Djokovic reaches quarterfinals at Australian Open
MELBOURNE, Australia (AP) — Novak Djokovic showed the first signs of vulnerability at the Australian Open before holding off Lleyton Hewitt and reaching the quarterfinals in the last match of a day that had featured a stunning loss for Serena Williams.
The defending champion held his composure and survived to win 6-1, 6-3, 4-6, 6-3 late Monday night, ensuring all of the top five men reached the quarterfinals.
“It’s obviously the first match that I’ve been tested,” Djokovic said. “It was against the player that I expected to be tested.”
Numbers told the surprising story for Williams in her fourth-round loss: seven double-faults, including four in one game; 37 unforced errors, and a first-serve percentage of just over 50 per cent had her convinced “maybe I should have started serving lefty”.
Some other numbers indicated why her 6-2, 6-3 loss to Ekaterina Makarova of Russia on what she admitted was a still-sore left ankle was more of a shock.
She has played 43 singles matches at Melbourne Park since she won the first of her five Australian Open titles in 2003, and Monday’s loss was just her third. She’s 54-7 since playing at the Australian Open for the first time in 1998, and she hasn’t gone out this early since 2006.
“I’m not physically 100 per cent, so I can’t be so angry at myself, even though I’m very unhappy,” Williams said. “I know that I can play a hundred times better than I did this whole tournament.”
Without Williams, who injured her left ankle in Brisbane two weeks ago, the only major winners still in contention were Maria Sharapova, defending champion Kim Clijsters and Wimbledon winner Petra Kvitova.

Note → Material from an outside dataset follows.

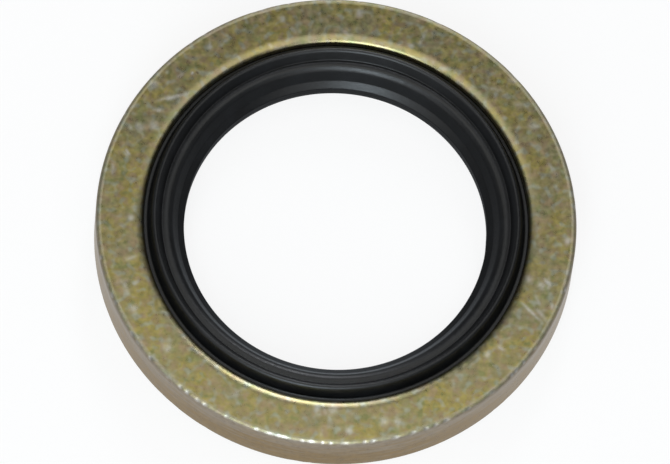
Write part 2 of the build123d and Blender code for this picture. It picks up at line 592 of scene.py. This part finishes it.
def pale_floor(settings):
    """Pale floor that the camera sees as nearly white, with the washer's shadow on it."""
    f = Finish("pale_floor")
    patches = f.spread(f.noise(FLOOR_PATCH, 2), *MOST_NOISE)
    paint = f.mix(patches, tuple(settings.floor), tuple(settings.floor_patches))
    path = f.add("LightPath").outputs
    lit = f.add("BsdfDiffuse", {"Color": paint}).outputs["BSDF"]
    glow = f.add("Emission", {"Color": WHITE}).outputs["Emission"]
    share_seen = f.maths("MULTIPLY", path["Is Camera Ray"], settings.glow)
    seen = f.add("MixShader", {0: share_seen, 1: lit, 2: glow}).outputs["Shader"]
    # Glossy rays see the painted reflection instead of the lit floor
    floor = f.add("MixShader", {0: path["Is Glossy Ray"], 1: seen, 2: painted_floor_reflection(f, settings)})
    return f.surface(floor.outputs["Shader"])


# ---------------------------------------------------------------- pieces


def ring_corners(settings):
    """Corners of the ring's section, anticlockwise from the lower edge of the bore."""
    edge, flatness = settings.bore_edge_width, settings.bore_edge_drop / settings.bore_edge_width
    rim = settings.rim_radius
    bond_step = 2 * FACE_Z  # the bond is hidden, so it needs no points between its ends
    return [
        (BOND_R, -FACE_Z, edge, settings.face_step, flatness),
        (RIM_R, -FACE_Z, rim, settings.wall_step),
        (RIM_R, FACE_Z, rim, settings.face_step),
        (BOND_R, FACE_Z, edge, bond_step, flatness),
    ]


def face_point(x, y):
    """Point on the upper face, from x and y in mm."""
    return np.array([x * MM, y * MM, FACE_Z])


def turned_point(angle, r, z):
    """Point at an angle around the axis, a radius and a height."""
    return np.array([r * cos(angle), r * sin(angle), z])


def rim_place(settings, angle, side=1):
    """Angle, radius and height of the middle of the rim's rounding; side is -1 on the lower face."""
    inset = settings.rim_radius * (1 - cos(radians(45)))
    return angle, RIM_R - inset, side * (FACE_Z - inset)


class WASHER_OT_add_ring(Operator):
    """Add the plated steel ring, with its rounded edges, dents and scratches"""

    bl_idname = "washer.add_ring"
    bl_label = "Add Plated Ring"

    def execute(self, context):
        settings = context.scene.washer_ring
        turning = Turning(rounded_outline(ring_corners(settings)), settings.turns)
        self.edge_marks(turning, settings)
        self.own_marks(turning, settings)
        self.chance_marks(turning, settings)
        ring = turning.make("plated_ring", plated_steel(settings), RING_LOW, RING_HIGH)
        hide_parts("steel_ring")
        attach(ring, BODY)
        return {"FINISHED"}

    def edge_marks(self, turning, settings):
        """Where the wall's film starts, and the edges that tumbling leaves rubbed and blunt."""
        wall_r = RIM_R - WALL_START * settings.rim_radius
        fade = WALL_FADE * settings.rim_radius
        turning.mark("wall", np.clip((turning.radius - wall_r) / fade, 0, 1))
        rim = turning.roundness * (turning.radius > (BOND_R + RIM_R) / 2)
        bore_edge = np.clip((BOND_R + settings.bore_edge_width - turning.radius) / BORE_FADE, 0, 1)
        turning.mark("rubbed", RIM_BARENESS * rim + BORE_BARENESS * bore_edge)
        turning.mark("blunt", rim)

    def own_marks(self, turning, settings):
        """The scratches, spots, pit and nicks that this washer has."""
        for x1, y1, x2, y2, half_width, depth, bareness in SCRATCHES:
            shape = turning.scratch(face_point(x1, y1), face_point(x2, y2), half_width * MM, depth * MM)
            turning.mark("rubbed", bareness * shape)
        for x, y, half_width, bareness in SPOTS:
            shape = turning.dent(face_point(x, y), half_width * MM, SPOT_DEPTH)
            turning.mark("rubbed", bareness * shape)
        x, y, half_width, depth = PIT
        turning.mark("pit", turning.dent(face_point(x, y), half_width * MM, depth * MM))
        for degrees, half_long in NICKS:
            place = rim_place(settings, radians(degrees))
            shape = turning.nick(*place, half_long * MM, NICK_HALF_TALL, NICK_DEPTH)
            turning.mark("rubbed", shape)

    def chance_marks(self, turning, settings):
        """Further wear on both faces and all edges, in places that the seed picks."""
        rng = np.random.default_rng(settings.seed)
        for _ in range(settings.dents):
            side = rng.choice([-1, 1])
            angle = rng.uniform(0, 2 * pi)
            if rng.random() < CHANCE_NICKS:
                place = rim_place(settings, angle, side)
                depth = rng.uniform(*CHANCE_NICK_DEPTH) * MM
                half_long = rng.uniform(*CHANCE_NICK_HALF_LENGTH) * MM
                shape = turning.nick(*place, half_long, NICK_HALF_TALL, depth)
            else:
                centre = turned_point(angle, rng.uniform(BOND_R + DENT_MARGIN, RIM_R), side * FACE_Z)
                half_width = rng.uniform(*DENT_HALF_WIDTH) * MM
                shape = turning.dent(centre, half_width, rng.uniform(*DENT_DEPTH) * MM)
            turning.mark("rubbed", DENT_BARENESS * shape)
        for side in (-1, 1):
            for _ in range(settings.scratches):
                angle = rng.uniform(0, 2 * pi)
                start = turned_point(angle, rng.uniform(BOND_R, RIM_R), side * FACE_Z)
                heading = rng.uniform(0, 2 * pi)
                end = start + turned_point(heading, rng.uniform(*SCRATCH_LENGTH) * MM, 0.0)
                half_width = rng.uniform(*SCRATCH_HALF_WIDTH) * MM
                shape = turning.scratch(start, end, half_width, rng.uniform(*SCRATCH_DEPTH) * MM)
                turning.mark("rubbed", rng.uniform(*SCRATCH_BARENESS) * shape)


def seal_corners(settings):
    """Corners of the seal's section, anticlockwise from the upper end of the bond."""
    inner, outer = settings.lip_inner_angle, settings.lip_outer_angle
    reach = settings.lip_crest_radius / sin(inner + outer)
    apex_r = BOND_R - settings.lip_inset + reach * (cos(inner) - cos(outer))
    apex_z = CREST_Z - settings.lip_crest_radius + reach * (sin(inner) + sin(outer))
    moat_z = FACE_Z - settings.moat_depth
    groove_z = FACE_Z - settings.groove_depth
    moat_foot_r = apex_r + (apex_z - moat_z) / tan(outer)
    groove_r = apex_r - (apex_z - groove_z) / tan(inner)
    land_z = settings.land_height / 2
    upper = [
        (BOND_R, moat_z, 0.0),
        (moat_foot_r, moat_z, settings.moat_root_radius),
        (apex_r, apex_z, settings.lip_crest_radius),
        (groove_r, groove_z, settings.groove_root_radius),
        (groove_r - settings.groove_width, FACE_Z, settings.bevel_top_radius),
        (CENTRING_R + settings.shoulder_width, land_z + settings.shoulder_rise, settings.bevel_foot_radius),
        (CENTRING_R, land_z, settings.land_edge_radius),
    ]
    corners = upper + [(r, -z, rounding) for r, z, rounding in reversed(upper)]
    bond_step = 2 * FACE_Z  # the bond is hidden, so it needs no points between its ends
    steps = [settings.section_step] * (len(corners) - 1) + [bond_step]
    return [(*corner, step) for corner, step in zip(corners, steps)]


class WASHER_OT_add_seal(Operator):
    """Add the moulded rubber seal, with its lips, grooves, bevels, land and parting flash"""

    bl_idname = "washer.add_seal"
    bl_label = "Add Moulded Seal"

    def execute(self, context):
        settings = context.scene.washer_seal
        turning = Turning(rounded_outline(seal_corners(settings)), settings.turns)
        self.parting_flash(turning, settings)
        self.rubber_dents(turning, settings)
        seal = turning.make("moulded_seal", seal_rubber(settings), SEAL_LOW, SEAL_HIGH)
        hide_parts("rubber_seal")
        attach(seal, BODY)
        return {"FINISHED"}

    def parting_flash(self, turning, settings):
        """Uneven line around the middle of the land, where the two halves of the mould meet."""
        on_land = turning.radius < CENTRING_R + LAND_BAND
        flash = np.exp(-((turning.height / FLASH_HALF_WIDTH) ** 2)) * on_land
        uneven = np.sin(17 * turning.angle + 2 * np.sin(5 * turning.angle))
        turning.push += settings.flash_height * flash * (0.6 + 0.4 * uneven)

    def rubber_dents(self, turning, settings):
        """Shallow hollows on both sides, in places that the seed picks."""
        rng = np.random.default_rng(settings.seed)
        nearest, furthest = CENTRING_R + RUBBER_DENT_MARGINS[0], BOND_R - RUBBER_DENT_MARGINS[1]
        for _ in range(settings.dents):
            angle = rng.uniform(0, 2 * pi)
            r = rng.uniform(nearest, furthest)
            centre = turned_point(angle, r, rng.choice([-1, 1]) * RUBBER_DENT_Z)
            half_width = rng.uniform(*RUBBER_DENT_HALF_WIDTH) * MM
            turning.dent(centre, half_width, rng.uniform(*RUBBER_DENT_DEPTH) * MM)


# ---------------------------------------------------------------- stage


def add_lamp(name, heading, height, distance, width, tall, brightness, tint):
    """Rectangular lamp that faces the washer and that the camera doesn't see."""
    lamp = bpy.data.lights.new(name, "AREA")
    lamp.shape = "RECTANGLE"
    lamp.size, lamp.size_y = width * MM, tall * MM
    lamp.energy = brightness * pi * lamp.size * lamp.size_y
    lamp.color = tint
    heading, height = radians(heading), radians(height)
    away = Vector((sin(heading) * cos(height), cos(heading) * cos(height), sin(height)))
    box = bpy.data.objects.new(name, lamp)
    box.location = away * distance * MM
    box.rotation_euler = away.to_track_quat("Z", "Y").to_euler()
    box.visible_camera = False
    bpy.context.scene.collection.objects.link(box)


def add_camera(settings):
    """Camera that looks down on the washer from its near side, with a long lens."""
    tilt, roll = settings.tilt, settings.roll
    back = Vector((0, -sin(tilt), cos(tilt)))
    right = Vector((1, 0, 0))
    up = Vector((0, cos(tilt), sin(tilt)))
    rolled_right = cos(roll) * right + sin(roll) * up
    rolled_up = cos(roll) * up - sin(roll) * right
    data = bpy.data.cameras.new("camera")
    data.sensor_width = SENSOR_WIDTH
    data.lens = settings.lens
    data.clip_start, data.clip_end = CAMERA_RANGE
    camera = bpy.data.objects.new("camera", data)
    aim = Vector((0, -settings.aim_y, FACE_Z))
    turn = Matrix((rolled_right, rolled_up, back)).transposed().to_4x4()
    camera.matrix_world = Matrix.Translation(aim + back * settings.camera_distance) @ turn
    bpy.context.scene.collection.objects.link(camera)
    bpy.context.scene.camera = camera


def add_world(settings):
    """Dim room with pale low walls, white to the camera."""
    world = bpy.data.worlds.new("room")
    n = Nodes(world)
    towards = n.add("SeparateXYZ", {0: n.add("TexCoord").outputs["Generated"]}).outputs
    back = n.spread(towards["Y"], *BACK_WALL, 0.0, settings.back_wall)
    back = n.maths("MULTIPLY", back, n.spread(towards["Z"], *BACK_WALL_TOP, 1.0, 0.0))
    sides = n.spread(n.maths("ABSOLUTE", towards["X"]), *SIDE_WALLS, 0.0, settings.side_walls)
    sides = n.maths("MULTIPLY", sides, n.spread(towards["Z"], *SIDE_WALL_TOP, 1.0, 0.0))
    level = n.maths("ADD", n.maths("ADD", back, sides), settings.sky_strength)
    room = n.add("Background", {"Color": tuple(settings.sky), "Strength": level}).outputs[0]
    white = n.add("Background", {"Color": WHITE, "Strength": 1.0}).outputs[0]
    to_camera = n.add("LightPath").outputs["Is Camera Ray"]
    n.add("OutputWorld", {"Surface": n.add("MixShader", {0: to_camera, 1: room, 2: white}).outputs[0]})
    bpy.context.scene.world = world


def add_floor(settings):
    """Square floor that the washer lies on."""
    half, z = settings.floor_size / 2, cad_box[0].z
    corners = [(-half, -half, z), (half, -half, z), (half, half, z), (-half, half, z)]
    mesh = bpy.data.meshes.new("floor")
    mesh.from_pydata(corners, [], [(0, 1, 2, 3)])
    mesh.materials.append(pale_floor(settings))
    floor = bpy.data.objects.new("floor", mesh)
    bpy.context.scene.collection.objects.link(floor)


class WASHER_OT_set_stage(Operator):
    """Add the floor, the lamps, the room's light and the camera"""

    bl_idname = "washer.set_stage"
    bl_label = "Set Stage"

    def execute(self, context):
        settings = context.scene.washer_stage
        add_floor(settings)
        for lamp in LAMPS:
            add_lamp(*lamp)
        add_world(settings)
        add_camera(settings)
        context.scene.view_settings.view_transform = "Standard"
        return {"FINISHED"}


# ---------------------------------------------------------------- panel


class WASHER_PT_pieces(Panel):
    """The steps that build the washer, and their settings"""

    bl_label = "Sealing Washer"
    bl_space_type = "VIEW_3D"
    bl_region_type = "UI"
    bl_category = "Washer"

    def draw(self, context):
        layout = self.layout
        for step in STEPS:
            layout.operator(step.bl_idname)
        for group in (context.scene.washer_ring, context.scene.washer_seal, context.scene.washer_stage):
            column = layout.box().column()
            for name in group.__annotations__:
                column.prop(group, name)


STEPS = (WASHER_OT_add_ring, WASHER_OT_add_seal, WASHER_OT_set_stage)
CLASSES = (RingSettings, SealSettings, StageSettings, *STEPS, WASHER_PT_pieces)


def register():
    for cls in CLASSES:
        bpy.utils.register_class(cls)
    bpy.types.Scene.washer_ring = PointerProperty(type=RingSettings)
    bpy.types.Scene.washer_seal = PointerProperty(type=SealSettings)
    bpy.types.Scene.washer_stage = PointerProperty(type=StageSettings)


def unregister():
    del bpy.types.Scene.washer_stage
    del bpy.types.Scene.washer_seal
    del bpy.types.Scene.washer_ring
    for cls in reversed(CLASSES):
        bpy.utils.unregister_class(cls)


def main():
    register()
    bpy.ops.washer.add_ring()
    bpy.ops.washer.add_seal()
    bpy.ops.washer.set_stage()


if __name__ == "__main__":
    main()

Sharapova earned the right to play Makarova in the quarterfinals when she beat Sabine Lisicki of Germany 3-6, 6-2, 6-3 in a night match. The 2008 champion blew a 3-0 lead in the opening set, needed three set points to win the second and advanced on her second match point despite making 47 unforced errors and eight double-faults.
Top-seeded Caroline Wozniacki, still in search of her first Grand Slam title, was to play Clijsters in the quarterfinals on Tuesday.
Kvitova had some trouble late before beating former top-ranked Ana Ivanovic 6-2, 7-6 (2) Monday and will next play Sara Errani of Italy, who beat 2008 semi-finalist Zheng Jie 6-2, 6-1.
In the late-finishing night match, Djokovic reached the quarterfinals for the fifth straight year with the win over Hewitt, ending Australia’s participation in the singles draws.
Djokovic is aiming to become only the fifth man in the Open era to win three consecutive majors after collecting the Wimbledon and U.S. Open titles last year.
Nobody had taken more than three games in a set off Djokovic in the opening three rounds. He was leading by two sets and a break before Hewitt, who was playing on a wild-card entry after his ranking plummeted in an injury-plagued 2011, ended that streak by winning six straight games to force a fourth set.
But Djokovic regained his cool, cut out the loose shots and advanced to the quarterfinals against No. 5 David Ferrer, who had a 6-4, 6-4, 6-1 victory over Richard Gasquet of France.
The loss for former U.S. Open and Wimbledon champion Hewitt ended his 16th campaign at the Australian Open.
Earlier, two-time runner-up Andy Murray was leading 6-1, 6-1, 1-0 when Mikhail Kukushkin retired from their fourth-round match with a left hip injury, giving Murray an easy path into the quarterfinals.
Murray will next play Kei Nishikori, who had a 2-6, 6-2, 6-1, 3-6, 6-3 win over sixth-seeded Jo-Wilfried Tsonga, the 2008 finalist.
The 22-year-old Nishikori became the first Japanese man in the last eight at the Australian Open in 80 years, and only the second man from his country to reach a Grand Slam quarterfinal since the Open era started in 1968. Shuzo Matsuoka reached the 1995 Wimbledon quarterfinals.